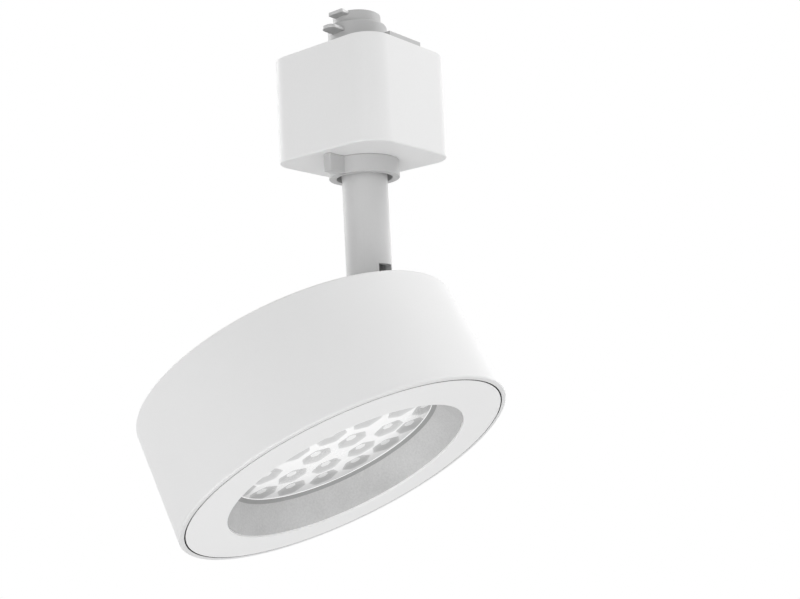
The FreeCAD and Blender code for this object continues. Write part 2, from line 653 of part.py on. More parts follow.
def make_pivot():
    screw = new_body("pivot_screw")
    seat = "flat_from_axis"
    turned(screw, [("0", f"-{seat} - pivot_head_high"), ("pivot_head", f"-{seat} - pivot_head_high"),
                   ("pivot_head", f"-{seat}"), ("pivot_shank", f"-{seat}"),
                   ("pivot_shank", "pivot_end"), ("0", "pivot_end")])
    recess = draw_polygon(new_sketch(screw, lift=f"-{seat} - pivot_head_high"), hexagon("cross_reach"))
    pocket(screw, recess, "cross_deep", reverse=True)
    along_x(screw)
    nut = new_body("pivot_nut")
    sketch = draw_polygon(new_sketch(nut, lift=seat), hexagon("pivot_head"))
    draw_circle(sketch, "pivot_shank + thread_gap")
    pad(nut, sketch, "pivot_head_high")
    along_x(nut)
    for number, side in enumerate((-1, 1), start=1):
        washer = new_body(f"brake_washer_{number}")
        outer, inner = f"{side} * slot_width / 2", f"{side} * (slot_width / 2 - brake_thick)"
        bore = "pivot_shank + thread_gap"
        turned(washer, [(bore, outer), ("brake_radius", outer), ("brake_radius", inner), (bore, inner)])
        along_x(washer)


def make_stem_cable():
    body = new_body("stem_cable")
    low = "pivot_level + lug_radius + cable_gap"
    pad(body, draw_circle(new_sketch(body, lift=low), "cable_radius"), f"cable_top - ({low})")
    bush = new_body("cable_bush")
    seat, foot = "journal_top", "journal_top - bush_deep"
    top, inner = f"{seat} + bush_flange", "cable_radius + thread_gap"
    turned(bush, [(inner, foot), ("stem_bore - thread_gap", foot), ("stem_bore - thread_gap", seat),
                  ("bush_rim", seat), ("bush_rim", top), (inner, top)])


# ---------------------------------------------------------------- head
# Head pieces are drawn with the front face on the XY plane and the back towards +Z; the pivot is on -Y.


def make_shell():
    body = new_body("head_shell", on_head=True)
    inner, band = "head_radius - shell_wall", "head_radius - band_wall"
    shape = turned(body, [("head_radius", "0"), ("head_radius", "head_depth"), (inner, "head_depth"),
                          (inner, "band_back"), (band, "band_back"), (band, "band_front"),
                          (inner, "band_front"), (inner, "0")])
    radius, depth = size("head_radius"), size("head_depth")
    front = fillet(body, shape, lambda edge: round_edge_at(edge, radius, 0), "head_edge")
    fillet(body, front, lambda edge: round_edge_at(edge, radius, depth), "head_edge")
    base = new_sketch(body, lift="band_front + post_gap")
    post = draw_circle(base, "post_radius", "0", "cover_screw_place + post_shift")
    column = pad(body, post, "band_back - band_front - post_gap")
    repeat_round(body, column, "3")
    bore = draw_circle(new_sketch(body, lift="band_back"), "screw_hole", "0", "cover_screw_place")
    repeat_round(body, pocket(body, bore, "post_bore"), "3")


def make_bezel():
    body = new_body("front_bezel", on_head=True)
    outer = "head_radius - shell_wall - rim_gap"
    skirt = f"{outer} - bezel_thick"
    lip = "mouth_radius + bezel_lip_width"
    shape = turned(body, [("mouth_radius", "0"), (outer, "0"), (outer, "bezel_skirt"),
                          (skirt, "bezel_skirt"), (skirt, "bezel_thick"), (lip, "bezel_thick"),
                          (lip, "bezel_lip"), ("mouth_radius", "bezel_lip")])
    fillet(body, shape, lambda edge: edge.BoundBox.ZMax < 1e-4, "bezel_edge")


def make_baffle():
    """Tapered ring between the bezel's mouth and the lens, with the flange that holds the lens down."""
    body = new_body("baffle_cone", on_head=True)
    slope = "(mouth_radius - throat_radius) / throat_depth"
    front = f"mouth_radius - {slope} * bezel_lip"
    flange = "lens_radius + lens_gap + holder_wall"
    turn, seat = f"throat_radius + baffle_wall + {slope} * baffle_flange", "throat_depth - baffle_flange"
    turned(body, [(front, "bezel_lip"), (f"{front} + baffle_wall", "bezel_lip"), (turn, seat),
                  (flange, seat), (flange, "throat_depth"), ("throat_radius", "throat_depth")])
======
● WORK REQUIRED
Copy out the listing above, line by line and exactly, from its first line to the line holding "top), (inner, top)])", inclusive.

● RESPONSE
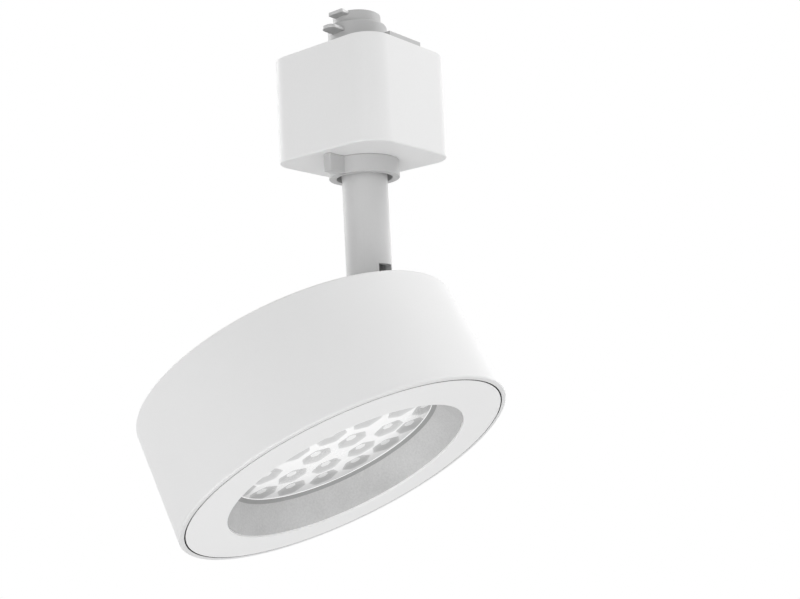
The FreeCAD and Blender code for this object continues. Write part 2, from line 653 of part.py on. More parts follow.
def make_pivot():
    screw = new_body("pivot_screw")
    seat = "flat_from_axis"
    turned(screw, [("0", f"-{seat} - pivot_head_high"), ("pivot_head", f"-{seat} - pivot_head_high"),
                   ("pivot_head", f"-{seat}"), ("pivot_shank", f"-{seat}"),
                   ("pivot_shank", "pivot_end"), ("0", "pivot_end")])
    recess = draw_polygon(new_sketch(screw, lift=f"-{seat} - pivot_head_high"), hexagon("cross_reach"))
    pocket(screw, recess, "cross_deep", reverse=True)
    along_x(screw)
    nut = new_body("pivot_nut")
    sketch = draw_polygon(new_sketch(nut, lift=seat), hexagon("pivot_head"))
    draw_circle(sketch, "pivot_shank + thread_gap")
    pad(nut, sketch, "pivot_head_high")
    along_x(nut)
    for number, side in enumerate((-1, 1), start=1):
        washer = new_body(f"brake_washer_{number}")
        outer, inner = f"{side} * slot_width / 2", f"{side} * (slot_width / 2 - brake_thick)"
        bore = "pivot_shank + thread_gap"
        turned(washer, [(bore, outer), ("brake_radius", outer), ("brake_radius", inner), (bore, inner)])
        along_x(washer)


def make_stem_cable():
    body = new_body("stem_cable")
    low = "pivot_level + lug_radius + cable_gap"
    pad(body, draw_circle(new_sketch(body, lift=low), "cable_radius"), f"cable_top - ({low})")
    bush = new_body("cable_bush")
    seat, foot = "journal_top", "journal_top - bush_deep"
    top, inner = f"{seat} + bush_flange", "cable_radius + thread_gap"
    turned(bush, [(inner, foot), ("stem_bore - thread_gap", foot), ("stem_bore - thread_gap", seat),
                  ("bush_rim", seat), ("bush_rim", top), (inner, top)])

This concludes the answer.